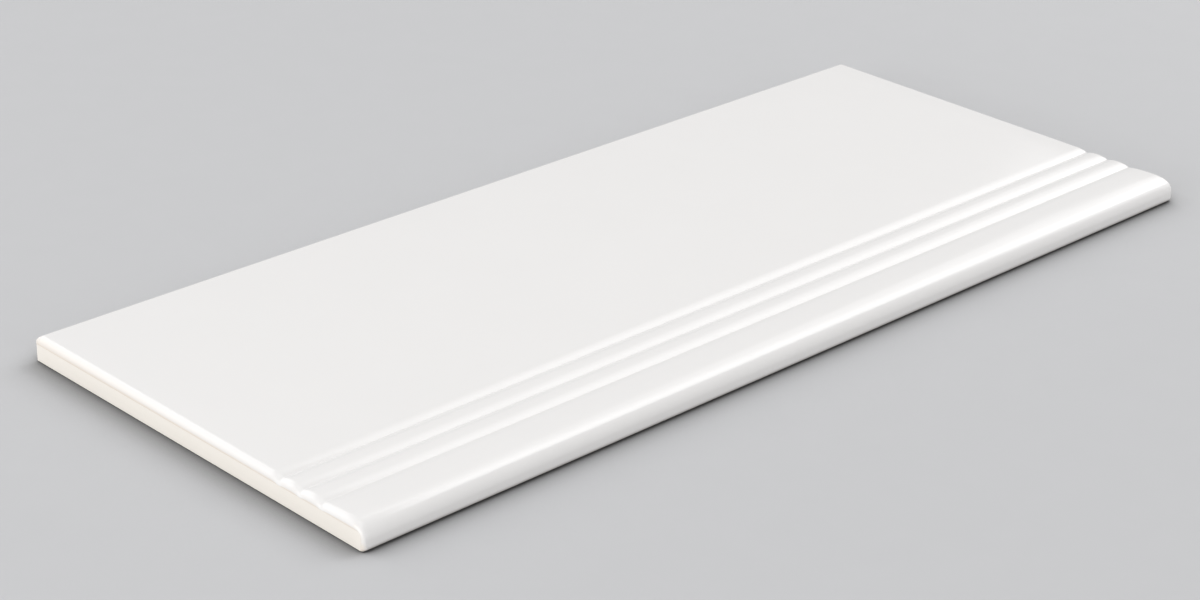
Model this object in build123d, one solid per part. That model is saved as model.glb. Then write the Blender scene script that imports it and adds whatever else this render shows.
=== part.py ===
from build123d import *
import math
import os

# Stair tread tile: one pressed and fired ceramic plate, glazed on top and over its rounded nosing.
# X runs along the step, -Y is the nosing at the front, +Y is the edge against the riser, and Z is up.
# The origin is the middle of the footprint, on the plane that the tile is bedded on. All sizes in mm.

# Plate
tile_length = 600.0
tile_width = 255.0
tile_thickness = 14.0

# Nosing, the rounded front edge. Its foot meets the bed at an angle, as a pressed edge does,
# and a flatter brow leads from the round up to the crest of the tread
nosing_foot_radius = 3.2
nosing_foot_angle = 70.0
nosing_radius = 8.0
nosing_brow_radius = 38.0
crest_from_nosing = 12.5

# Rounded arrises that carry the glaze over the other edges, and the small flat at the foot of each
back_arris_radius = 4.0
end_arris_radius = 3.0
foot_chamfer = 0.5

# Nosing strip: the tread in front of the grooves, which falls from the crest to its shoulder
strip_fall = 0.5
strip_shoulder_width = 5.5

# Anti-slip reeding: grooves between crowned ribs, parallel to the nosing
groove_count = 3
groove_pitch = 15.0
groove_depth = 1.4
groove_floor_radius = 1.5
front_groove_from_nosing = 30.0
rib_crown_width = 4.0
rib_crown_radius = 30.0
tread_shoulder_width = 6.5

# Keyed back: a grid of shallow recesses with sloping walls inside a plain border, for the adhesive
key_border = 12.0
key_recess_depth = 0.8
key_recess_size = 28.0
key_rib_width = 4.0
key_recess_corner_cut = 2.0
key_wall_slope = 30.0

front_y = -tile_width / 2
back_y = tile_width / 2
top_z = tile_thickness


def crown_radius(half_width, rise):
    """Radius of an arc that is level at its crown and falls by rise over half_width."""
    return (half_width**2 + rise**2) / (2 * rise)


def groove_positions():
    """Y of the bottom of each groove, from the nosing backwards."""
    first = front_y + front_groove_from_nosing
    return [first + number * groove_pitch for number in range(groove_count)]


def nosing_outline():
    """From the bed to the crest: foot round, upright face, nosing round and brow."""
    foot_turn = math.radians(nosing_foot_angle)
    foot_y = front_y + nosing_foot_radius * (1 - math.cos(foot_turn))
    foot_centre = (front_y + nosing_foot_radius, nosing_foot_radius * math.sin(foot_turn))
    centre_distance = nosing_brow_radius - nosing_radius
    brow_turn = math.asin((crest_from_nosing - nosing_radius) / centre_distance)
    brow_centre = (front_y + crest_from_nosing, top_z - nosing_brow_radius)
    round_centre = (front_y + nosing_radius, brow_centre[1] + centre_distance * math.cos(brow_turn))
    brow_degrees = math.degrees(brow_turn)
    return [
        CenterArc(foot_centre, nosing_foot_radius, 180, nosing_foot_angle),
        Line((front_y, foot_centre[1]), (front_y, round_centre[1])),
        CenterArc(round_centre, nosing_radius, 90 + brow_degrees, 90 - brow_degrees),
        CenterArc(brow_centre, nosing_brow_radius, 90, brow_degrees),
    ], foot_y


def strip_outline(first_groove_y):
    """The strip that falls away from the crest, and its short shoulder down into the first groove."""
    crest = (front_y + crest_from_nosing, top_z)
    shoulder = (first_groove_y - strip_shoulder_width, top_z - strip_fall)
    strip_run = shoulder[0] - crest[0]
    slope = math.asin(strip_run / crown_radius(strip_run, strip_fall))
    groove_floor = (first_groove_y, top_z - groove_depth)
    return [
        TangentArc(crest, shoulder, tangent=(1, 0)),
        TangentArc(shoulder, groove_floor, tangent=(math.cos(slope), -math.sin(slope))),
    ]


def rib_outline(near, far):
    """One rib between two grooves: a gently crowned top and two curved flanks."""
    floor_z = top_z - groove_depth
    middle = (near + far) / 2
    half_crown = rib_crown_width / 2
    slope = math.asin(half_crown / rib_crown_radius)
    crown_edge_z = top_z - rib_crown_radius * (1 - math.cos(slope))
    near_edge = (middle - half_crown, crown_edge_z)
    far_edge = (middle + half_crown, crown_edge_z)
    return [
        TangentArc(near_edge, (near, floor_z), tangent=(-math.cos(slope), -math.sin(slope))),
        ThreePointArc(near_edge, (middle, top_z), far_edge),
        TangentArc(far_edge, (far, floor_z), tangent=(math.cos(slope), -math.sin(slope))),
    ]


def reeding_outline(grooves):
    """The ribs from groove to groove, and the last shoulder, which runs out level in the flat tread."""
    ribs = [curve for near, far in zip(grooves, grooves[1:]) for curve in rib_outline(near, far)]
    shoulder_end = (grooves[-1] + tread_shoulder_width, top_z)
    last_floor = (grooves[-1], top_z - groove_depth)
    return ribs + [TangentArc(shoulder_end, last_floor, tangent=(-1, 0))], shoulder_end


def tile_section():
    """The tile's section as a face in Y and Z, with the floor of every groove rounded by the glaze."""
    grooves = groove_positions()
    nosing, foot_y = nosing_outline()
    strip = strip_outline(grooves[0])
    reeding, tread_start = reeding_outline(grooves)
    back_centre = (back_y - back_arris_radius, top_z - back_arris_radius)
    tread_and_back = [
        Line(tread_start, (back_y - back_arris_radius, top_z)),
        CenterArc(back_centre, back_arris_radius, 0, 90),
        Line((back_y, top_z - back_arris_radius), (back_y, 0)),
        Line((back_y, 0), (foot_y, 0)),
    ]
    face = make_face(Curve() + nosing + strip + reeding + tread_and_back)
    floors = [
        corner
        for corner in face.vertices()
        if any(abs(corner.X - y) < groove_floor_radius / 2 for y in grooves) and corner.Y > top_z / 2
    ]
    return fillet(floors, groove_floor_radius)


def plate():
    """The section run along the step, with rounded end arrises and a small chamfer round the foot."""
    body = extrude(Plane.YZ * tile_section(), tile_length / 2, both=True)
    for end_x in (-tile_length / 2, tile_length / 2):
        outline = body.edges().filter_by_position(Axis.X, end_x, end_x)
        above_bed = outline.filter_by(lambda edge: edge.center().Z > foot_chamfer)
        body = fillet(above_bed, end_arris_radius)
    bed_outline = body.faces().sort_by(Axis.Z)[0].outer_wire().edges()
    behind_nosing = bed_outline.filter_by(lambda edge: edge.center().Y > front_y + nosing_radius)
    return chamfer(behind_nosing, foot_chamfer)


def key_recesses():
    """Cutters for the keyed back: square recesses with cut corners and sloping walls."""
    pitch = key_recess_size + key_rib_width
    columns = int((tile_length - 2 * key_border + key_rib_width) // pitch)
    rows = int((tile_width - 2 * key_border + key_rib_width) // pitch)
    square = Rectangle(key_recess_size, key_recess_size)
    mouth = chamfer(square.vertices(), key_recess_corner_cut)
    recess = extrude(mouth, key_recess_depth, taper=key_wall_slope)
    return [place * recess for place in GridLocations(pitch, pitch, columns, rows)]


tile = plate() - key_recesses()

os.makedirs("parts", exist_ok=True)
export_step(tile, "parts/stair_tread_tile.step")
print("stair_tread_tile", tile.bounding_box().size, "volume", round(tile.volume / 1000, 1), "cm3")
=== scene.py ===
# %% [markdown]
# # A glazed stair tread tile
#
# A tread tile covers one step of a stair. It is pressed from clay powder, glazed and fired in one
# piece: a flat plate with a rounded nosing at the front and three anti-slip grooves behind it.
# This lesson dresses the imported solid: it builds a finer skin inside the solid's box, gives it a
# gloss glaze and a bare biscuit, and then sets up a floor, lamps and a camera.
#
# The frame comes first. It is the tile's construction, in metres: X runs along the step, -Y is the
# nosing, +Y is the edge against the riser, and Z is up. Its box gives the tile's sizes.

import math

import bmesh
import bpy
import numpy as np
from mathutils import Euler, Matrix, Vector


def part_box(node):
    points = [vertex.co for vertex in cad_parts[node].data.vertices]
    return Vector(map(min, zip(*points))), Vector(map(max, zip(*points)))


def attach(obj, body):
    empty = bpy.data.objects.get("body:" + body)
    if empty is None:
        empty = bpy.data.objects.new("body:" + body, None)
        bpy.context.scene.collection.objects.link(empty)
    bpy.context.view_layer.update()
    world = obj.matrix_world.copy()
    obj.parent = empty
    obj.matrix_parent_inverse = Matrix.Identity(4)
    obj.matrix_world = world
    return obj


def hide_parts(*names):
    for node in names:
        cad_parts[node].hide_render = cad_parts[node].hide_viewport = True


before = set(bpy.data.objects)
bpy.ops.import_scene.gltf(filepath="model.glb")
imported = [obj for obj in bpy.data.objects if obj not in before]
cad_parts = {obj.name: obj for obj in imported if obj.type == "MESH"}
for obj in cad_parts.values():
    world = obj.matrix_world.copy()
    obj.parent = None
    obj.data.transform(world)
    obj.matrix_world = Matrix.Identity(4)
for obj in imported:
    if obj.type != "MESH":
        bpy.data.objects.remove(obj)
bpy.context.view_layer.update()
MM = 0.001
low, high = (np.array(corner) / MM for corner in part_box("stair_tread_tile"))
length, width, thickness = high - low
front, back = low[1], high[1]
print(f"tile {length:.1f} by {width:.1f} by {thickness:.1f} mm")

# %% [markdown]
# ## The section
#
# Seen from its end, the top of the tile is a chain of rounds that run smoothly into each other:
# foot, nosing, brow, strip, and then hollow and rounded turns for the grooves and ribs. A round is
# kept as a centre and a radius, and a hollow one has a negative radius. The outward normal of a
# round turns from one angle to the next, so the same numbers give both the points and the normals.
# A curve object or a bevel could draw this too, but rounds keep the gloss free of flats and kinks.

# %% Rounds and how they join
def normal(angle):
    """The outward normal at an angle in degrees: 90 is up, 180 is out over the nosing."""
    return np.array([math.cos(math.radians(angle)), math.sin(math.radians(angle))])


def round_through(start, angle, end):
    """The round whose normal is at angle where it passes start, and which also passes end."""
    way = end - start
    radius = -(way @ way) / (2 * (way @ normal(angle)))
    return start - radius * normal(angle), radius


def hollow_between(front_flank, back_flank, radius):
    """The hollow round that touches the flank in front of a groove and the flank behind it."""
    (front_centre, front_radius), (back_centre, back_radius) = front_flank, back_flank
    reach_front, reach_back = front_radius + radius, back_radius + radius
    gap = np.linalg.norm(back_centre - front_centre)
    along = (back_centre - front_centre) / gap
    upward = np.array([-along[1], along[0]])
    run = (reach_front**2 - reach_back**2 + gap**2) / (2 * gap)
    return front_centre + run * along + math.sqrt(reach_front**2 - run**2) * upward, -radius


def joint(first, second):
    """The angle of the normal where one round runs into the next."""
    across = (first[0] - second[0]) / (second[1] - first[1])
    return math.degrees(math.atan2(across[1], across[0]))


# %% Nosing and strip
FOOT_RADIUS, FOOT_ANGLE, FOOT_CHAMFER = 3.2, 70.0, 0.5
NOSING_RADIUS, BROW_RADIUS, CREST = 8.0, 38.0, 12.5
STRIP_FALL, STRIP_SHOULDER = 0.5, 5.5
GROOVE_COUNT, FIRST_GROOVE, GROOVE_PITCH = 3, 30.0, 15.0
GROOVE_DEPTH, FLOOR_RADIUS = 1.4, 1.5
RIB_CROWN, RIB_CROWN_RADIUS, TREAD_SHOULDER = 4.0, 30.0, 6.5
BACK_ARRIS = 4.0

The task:
Of the lines in the data, how many hold the string "context"? State the number, nothing else.

Result for this exercise:
3